My dear brothers and sisters in Christ:

     In the Gospel of John 6:51, Jesus declares: “I am the living bread which has come down from heaven.” In the 6th chapter of the Gospel according to Saint John, Jesus gives a discourse of the significance of this Sacrament and brings together the two Covenants of God. Jesus first associates Himself with the manna of the OT, that God sent down from Heaven every day, to provide sustenance to the children of Israel who after coming out of Egypt, sought food, and later wandered in the wilderness for another 40 years, before coming to Canaan, the land of “milk and honey.”

      Jesus was to declare His Divinity to all, when He spoke these words as  found in John 6:57: “Just as the living Father has sent Me and I have life because of the Father, so also the one who feeds on Me will have life because of Me.”

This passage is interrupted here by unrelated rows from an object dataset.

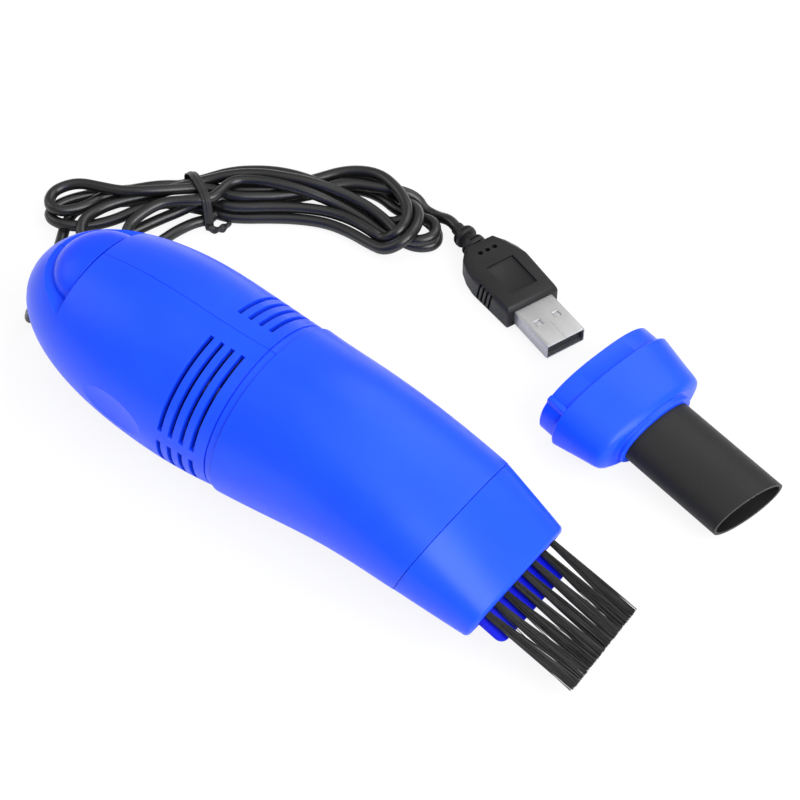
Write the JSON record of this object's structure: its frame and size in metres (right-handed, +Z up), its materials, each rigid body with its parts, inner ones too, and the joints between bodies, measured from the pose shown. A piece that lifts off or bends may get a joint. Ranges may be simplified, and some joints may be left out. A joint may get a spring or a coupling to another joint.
{
  "type": "desktop mini vacuum cleaner",
  "caption": "Small egg-shaped keyboard vacuum with side vents, slide switch, dust cup, brush nozzle, loose crevice tool and USB lead in a tied hank.",
  "frame": {"origin": "centre of the footprint of the vacuum and its loose crevice tool, on the floor they lie on; the lead and its plug are left out of that box", "axes": "+X from the tail towards the nozzle, +Y to the vacuum's left, where the lead and the crevice tool lie, +Z up"},
  "size_m": [0.2151, 0.1216, 0.046],
  "materials": {
    "blue_housing": "fine satin moulded ABS, royal blue",
    "blue_cup": "fine satin moulded ABS, royal blue",
    "blue_nozzle": "soft satin moulded plastic, royal blue",
    "blue_knob": "fine satin moulded ABS, royal blue",
    "blue_tongue": "satin moulded plastic, deep blue",
    "black_plastic": "plain moulded plastic",
    "steel_screw": "zinc-plated steel",
    "motor_steel": "drawn and plated steel can",
    "magnet": "sintered ferrite, dull",
    "white_nylon": "natural nylon",
    "copper": "tinned copper and brass strip",
    "bright_steel": "ground steel",
    "armature_steel": "stacked laminations",
    "grey_fan": "moulded acetal",
    "black_rubber": "soft moulded rubber",
    "red_wire": "thin wire insulation",
    "black_wire": "thin wire insulation",
    "filter_cloth": "non-woven filter cloth",
    "bristles": "stiff nylon filaments, black",
    "tube_rubber": "smooth satin rubber, black",
    "cord_jacket": "soft round PVC jacket, satin black",
    "tie_plastic": "plastic-covered wire tie, black",
    "plug_moulding": "moulded PVC, semi-matt black",
    "usb_steel": "nickel-plated pressed steel",
    "usb_insulator": "white plastic tongue",
    "contact_gold": "gold-plated contact strips"
  },
  "bodies": {
    "vacuum_body": {"housing_right": "blue_housing", "housing_left": "blue_housing", "housing_screws": "steel_screw", "inlet_grille": "black_plastic", "motor_can": "motor_steel", "motor_magnets": "magnet", "motor_end_cap": "white_nylon", "motor_terminals": "copper", "fan_plate": "black_plastic", "motor_screws": "steel_screw", "switch_body": "black_plastic", "switch_pins": "copper", "strain_relief": "black_rubber", "wire_supply": "red_wire", "wire_switched": "red_wire", "wire_ground": "black_wire", "cord_lead": "cord_jacket", "cord_hank": "cord_jacket", "cord_tie": "tie_plastic", "cord_tail": "cord_jacket", "plug_relief": "plug_moulding", "plug_overmould": "plug_moulding", "usb_shell": "usb_steel", "usb_tongue": "usb_insulator", "usb_contacts": "contact_gold"},
    "rotor": {"motor_shaft": "bright_steel", "armature": "armature_steel", "fan": "grey_fan"},
    "power_slider": {"power_knob": "blue_knob", "switch_lever": "white_nylon"},
    "cup": {"dust_cup": "blue_cup"},
    "filter": {"filter_frame": "white_nylon", "filter_cloth": "filter_cloth"},
    "nozzle": {"brush_nozzle": "blue_nozzle", "bristle_holder": "blue_tongue", "bristle_tuft_1": "bristles", "bristle_tuft_2": "bristles", "bristle_tuft_3": "bristles", "bristle_tuft_4": "bristles", "bristle_tuft_5": "bristles", "bristle_tuft_6": "bristles", "bristle_tuft_7": "bristles", "bristle_tuft_8": "bristles"},
    "crevice_tool": {"crevice_collar": "blue_nozzle", "crevice_tube": "tube_rubber"}
  },
  "joints": [
    {"name": "fan_spin", "type": "hinge", "parent": "vacuum_body", "child": "rotor", "pos_m": [-0.01572, -0.02977, 0.02238], "axis": [0.9962, 0, -0.0872], "continuous": true},
    {"name": "power_slide", "type": "slide", "parent": "vacuum_body", "child": "power_slider", "axis": [-0.9962, 0, 0.0872], "range_m": [0, 0.002]},
    {"name": "dust_cup_pull", "type": "slide", "parent": "vacuum_body", "child": "cup", "axis": [0.9962, 0, -0.0872], "range_m": [0, 0.02]},
    {"name": "filter_pull", "type": "slide", "parent": "vacuum_body", "child": "filter", "axis": [0.9962, 0, -0.0872], "range_m": [0, 0.006]},
    {"name": "nozzle_pull", "type": "slide", "parent": "cup", "child": "nozzle", "axis": [0.9455, 0, -0.3256], "range_m": [0, 0.012]},
    {"name": "crevice_tool_lift", "type": "slide", "parent": "vacuum_body", "child": "crevice_tool", "axis": [0, 0, 1], "range_m": [0, 0.04]}
  ]
}
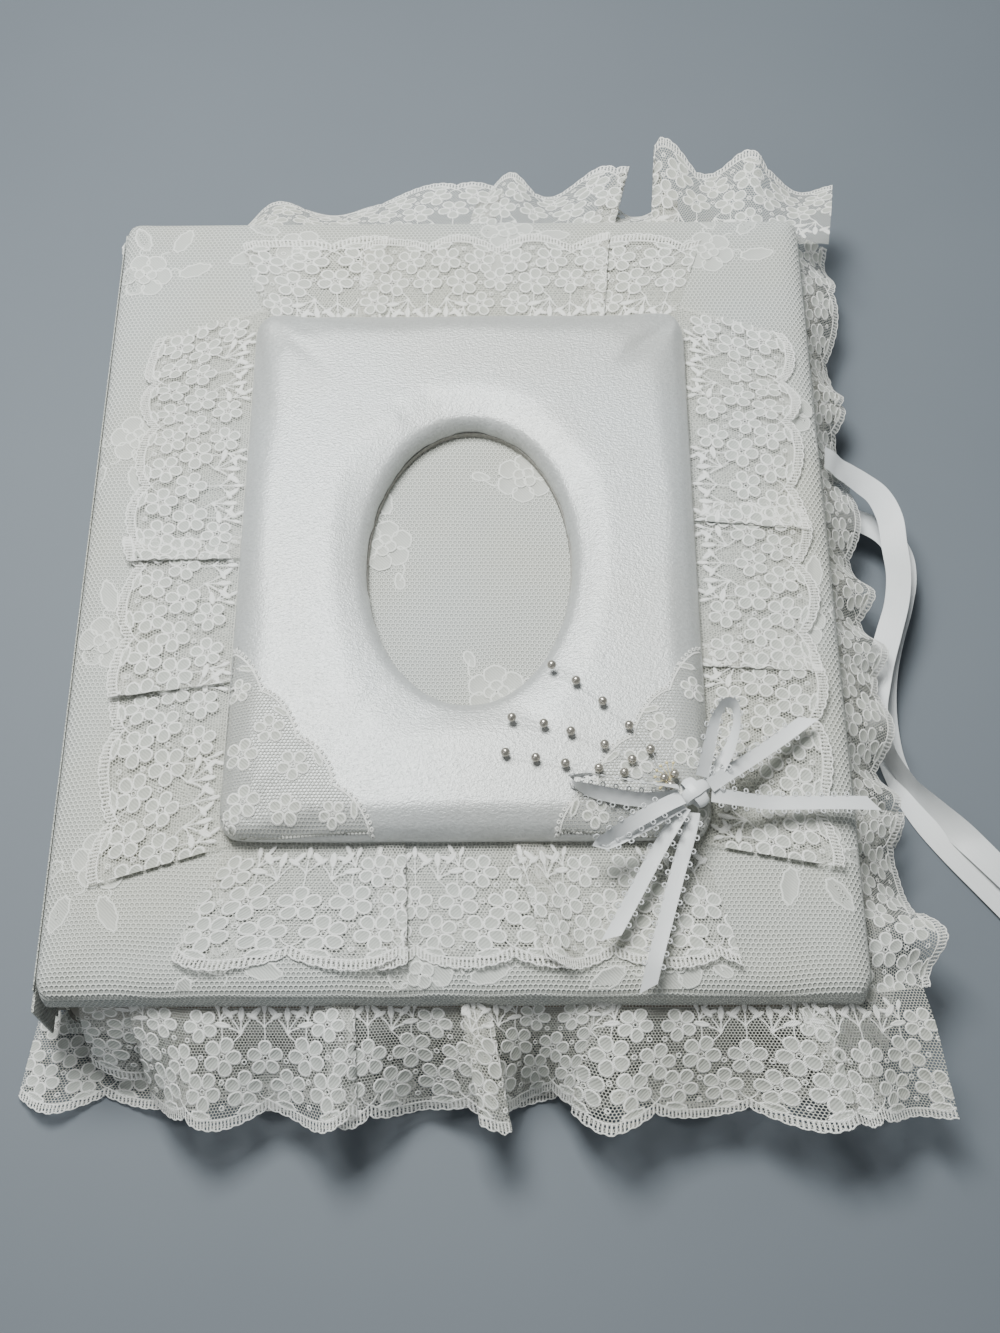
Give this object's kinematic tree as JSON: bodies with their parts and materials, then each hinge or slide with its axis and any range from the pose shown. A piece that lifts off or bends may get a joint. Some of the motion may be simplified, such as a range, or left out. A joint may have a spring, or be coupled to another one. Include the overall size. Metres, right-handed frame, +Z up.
{
  "type": "wedding photo album",
  "caption": "Padded lace-covered wedding photo album with an oval satin frame, ruffles, ribbon bow, ties, rings and leaves.",
  "frame": {"origin": "on the underside of the back cover, at its middle", "axes": "+X from the spine to the fore-edge, +Y from the foot to the head, +Z up out of the front cover with the album lying closed"},
  "size_m": [0.3613, 0.3846, 0.0698],
  "materials": {
    "lace_over_satin": "allover lace stretched over ivory satin",
    "lace": "corded net lace",
    "satin": "crepe-back satin",
    "ribbon": "single-face satin ribbon",
    "batting": "polyester wadding",
    "board": "grey bookbinding board",
    "lining": "moire lining paper",
    "page": "self-adhesive card leaf, tan core",
    "steel": "nickel plate",
    "pearl": "pearlised bead"
  },
  "bodies": {
    "back_cover": {"back_board": "board", "back_cover_skin": "lace_over_satin", "back_lining": "lining", "back_padding": "batting", "back_ruffle_foot": "lace", "back_ruffle_fore": "lace", "back_ruffle_head": "lace", "leaf_1": "page", "leaf_2": "page", "leaf_3": "page", "leaf_4": "page", "ring_1_inner": "steel", "ring_1_outer": "steel", "ring_2_inner": "steel", "ring_2_outer": "steel", "ring_3_inner": "steel", "ring_3_outer": "steel", "ring_plate": "steel", "rivet_1": "steel", "rivet_2": "steel", "tie_ribbon_back": "ribbon"},
    "spine": {"spine_board": "board", "spine_lining": "lining", "spine_skin": "lace_over_satin"},
    "front_cover": {"bow_knot": "ribbon", "bow_loop_foot": "ribbon", "bow_loop_left": "ribbon", "bow_loop_up": "ribbon", "bow_tail_foot": "ribbon", "bow_tail_fore": "ribbon", "bow_tail_left": "ribbon", "bow_tail_up": "ribbon", "corner_lace_fore_side": "lace", "corner_lace_spine_side": "lace", "frame_board": "board", "frame_padding": "batting", "frame_ruffle_foot": "lace", "frame_ruffle_fore_side": "lace", "frame_ruffle_head": "lace", "frame_ruffle_spine_side": "lace", "frame_satin": "satin", "front_board": "board", "front_cover_skin": "lace_over_satin", "front_lining": "lining", "front_padding": "batting", "front_ruffle_foot": "lace", "front_ruffle_fore": "lace", "front_ruffle_head": "lace", "pearl_cluster": "pearl", "pearl_spray_1": "pearl", "pearl_spray_2": "pearl", "pearl_spray_3": "pearl", "tie_ribbon_front": "ribbon"},
    "turned_leaves": {"leaf_5": "page", "leaf_6": "page", "leaf_7": "page", "leaf_8": "page"}
  },
  "joints": [
    {"name": "spine_hinge", "type": "hinge", "parent": "back_cover", "child": "spine", "pos_m": [-0.135, 0, 0.00855], "axis": [0, -1, 0], "range_deg": [0, 44]},
    {"name": "front_cover_hinge", "type": "hinge", "parent": "spine", "child": "front_cover", "pos_m": [-0.135, 0, 0.0355], "axis": [0, -1, 0], "range_deg": [0, 132]},
    {"name": "leaf_turn", "type": "hinge", "parent": "back_cover", "child": "turned_leaves", "pos_m": [-0.113, 0, 0.02085], "axis": [0, -1, 0], "range_deg": [0, 145.5]}
  ],
  "couplings": [
    {"joint": "spine_hinge", "follows": "front_cover_hinge", "ratio": 0.3333},
    {"joint": "leaf_turn", "follows": "front_cover_hinge", "ratio": 1.1}
  ]
}
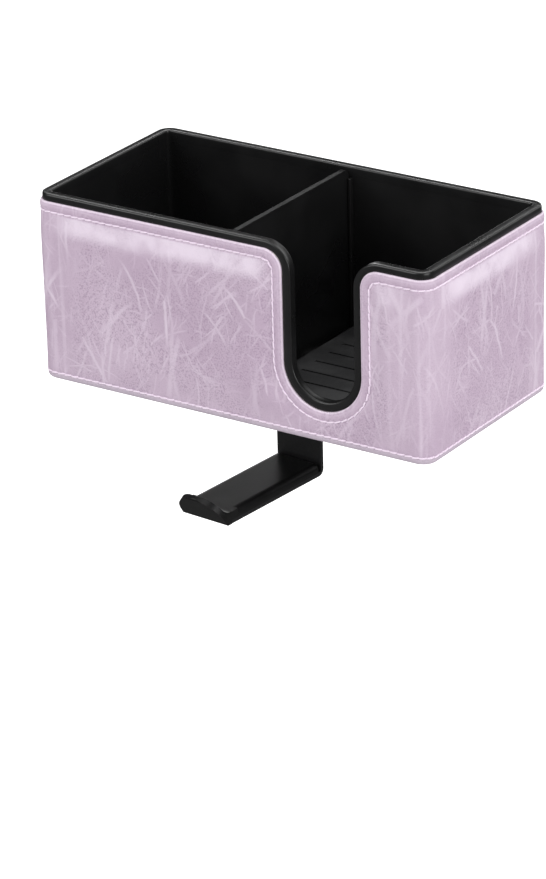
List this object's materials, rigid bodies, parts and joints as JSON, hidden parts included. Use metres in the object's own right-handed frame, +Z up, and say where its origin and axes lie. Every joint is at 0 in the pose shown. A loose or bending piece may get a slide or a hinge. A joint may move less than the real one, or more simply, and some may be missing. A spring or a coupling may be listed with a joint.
{
  "type": "desk clamp cup holder",
  "caption": "Leather-wrapped tray with a notched mug bay and a phone bay, on a screw clamp for a desk edge, with a swivelling headphone hook underneath.",
  "frame": {"origin": "centre of the upper jaw pad's contact face, where it rests on the desk's top", "axes": "+X along the tray's long side, +Y from the tray towards the desk, +Z up"},
  "size_m": [0.198, 0.1671, 0.143],
  "materials": {
    "leather": "soft lilac coated leather with a fine grain and pale creases",
    "foam": "closed-cell foam sheet",
    "tray_black": "satin moulded plastic",
    "mat_rubber": "matt rubber",
    "frame_black": "fine-textured black powder coat",
    "moulded_black": "satin moulded plastic",
    "zinc_steel": "bright zinc plate",
    "dark_screws": "black oxide",
    "brass": "turned",
    "nylon": "natural nylon"
  },
  "bodies": {
    "tray_and_clamp": {"tray_shell": "tray_black", "foam_liner": "foam", "leather_wrap": "leather", "base_panel": "tray_black", "base_screws": "dark_screws", "cup_mat": "mat_rubber", "phone_mat": "mat_rubber", "support_bracket": "frame_black", "shelf_screws": "zinc_steel", "shelf_inserts": "brass", "wall_sleeves": "zinc_steel", "frame_bolts": "zinc_steel", "frame_nuts": "zinc_steel", "clamp_frame": "frame_black", "jaw_pad": "mat_rubber", "edge_pad": "mat_rubber", "jaw_bush": "brass", "pivot_bolt": "zinc_steel", "pivot_washer": "nylon", "spring_washer": "zinc_steel", "pivot_nut": "zinc_steel"},
    "pressure_foot": {"pressure_plate": "zinc_steel", "pressure_pad": "mat_rubber"},
    "screw": {"clamp_screw": "zinc_steel", "clamp_knob": "moulded_black", "knob_pin": "zinc_steel", "knob_cap": "moulded_black", "foot_clip": "zinc_steel"},
    "hook": {"swivel_hub": "moulded_black", "pivot_bush": "brass", "hub_cap": "moulded_black", "hook_strip": "frame_black", "strip_screws": "dark_screws", "hook_saddle": "moulded_black", "saddle_screws": "dark_screws"},
    "divider": {"divider_panel": "tray_black"}
  },
  "joints": [
    {"name": "foot_travel", "type": "slide", "parent": "tray_and_clamp", "child": "pressure_foot", "axis": [0, 0, 1], "range_m": [-0.024, 0.015]},
    {"name": "screw_turn", "type": "hinge", "parent": "pressure_foot", "child": "screw", "pos_m": [0, 0, -0.05], "axis": [0, 0, 1], "range_deg": [-2890, 1810]},
    {"name": "hook_swivel", "type": "hinge", "parent": "tray_and_clamp", "child": "hook", "pos_m": [0, -0.061, -0.063], "axis": [0, 0, 1], "range_deg": [-85, 95]},
    {"name": "divider_lift", "type": "slide", "parent": "tray_and_clamp", "child": "divider", "axis": [0, 0, 1], "range_m": [0, 0.07]}
  ],
  "couplings": [
    {"joint": "screw_turn", "follows": "foot_travel", "rad_per_m": 2094.4}
  ]
}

  “I am the Living Bread.”  Bread…the staff of life, which has existed since mankind stepped into the Neolithic era (about 12,000 years ago) and began agriculturally to grow, cultivate grain, and make bread for their daily sustenance and survival.

    Did you know that it is estimated that humans, get on an average, 48% of their total calories or “food energy” from grains? Whether it be wheat, barley, rice, corn, or oat, all these grains which are planted, cultivated, milled, polished, and made into flour and then bread, are all referred to as the “staples” of life?

    Today, on this Sunday in the Octave of Corpus Christi, we celebrate the gift of our Lord Jesus, who at His Last Supper, consecrated bread, which would be His Body and consecrated wine which would His Blood, By this, He was to give for all times and to all, a “Co-Union” or a “Communion,” with Him and a direct connection to Him. Just as Jesus shared this meal with His Apostles, he shares His real presence today to all those who would gather at His table., Every time, as Holy Mass is celebrated, we recall His words spoken: “As often as you do this, you do this in remembrance of Me.”We are also reminded of what He would endure following this meal: His arrest, His Passion and death by crucifixion, offering up His Body on a shameful cross and the shedding of His blood for the forgiveness of sin. In this ultimate offering, we find from Him forgiveness, redemption, salvation, and eternal life.

    St. Paul reminds us in 1 Corinthians 10:17 “Because the loaf of bread is one,we, though many, are one body, for we all partake of the one loaf.” Paul teaches, thatwe, who form His Church, and comprises His Body, are taught, though we be many, are one, and that we all need to turn to the One source, to God, every day in prayer; for it was in the words of His Beloved Son, the “Anointed One” who taught us, to acknowledge, in prayer, “Our Father,” as the source of our “daily bread”,  not for just our physical needs, but also for our spiritual needs which strengthens us and gives us direction. In John 6:27, we read: “And Jesus answered them and said: “Do not work for food that perishes but for the food that endures for eternal life,which the Son of Man will give you. For on Him the Father, God, has set his seal.”  In His words, we find our faith, and our spiritual and moral compasses and we are, brought closer to God through Him and fellowship with one another.

    Today’s message should be for each of us; that in His Presence, whether it be physically receiving the Holy Eucharist, or praying for a spiritual communion with Him, He promised that He would be with us until the end of time.

    My dear brothers and sisters: May we all know that on this Sunday in the Octave of Corpus Christi that our Lord promised us that as we remain in Him, He will be with us and in us. May the life-giving bread of His righteousness be received in all humility, and in our lives, may we seek to be feed on that spiritual food, the manna of Christ, which sustains us through all our trials and tribulations.   Amen.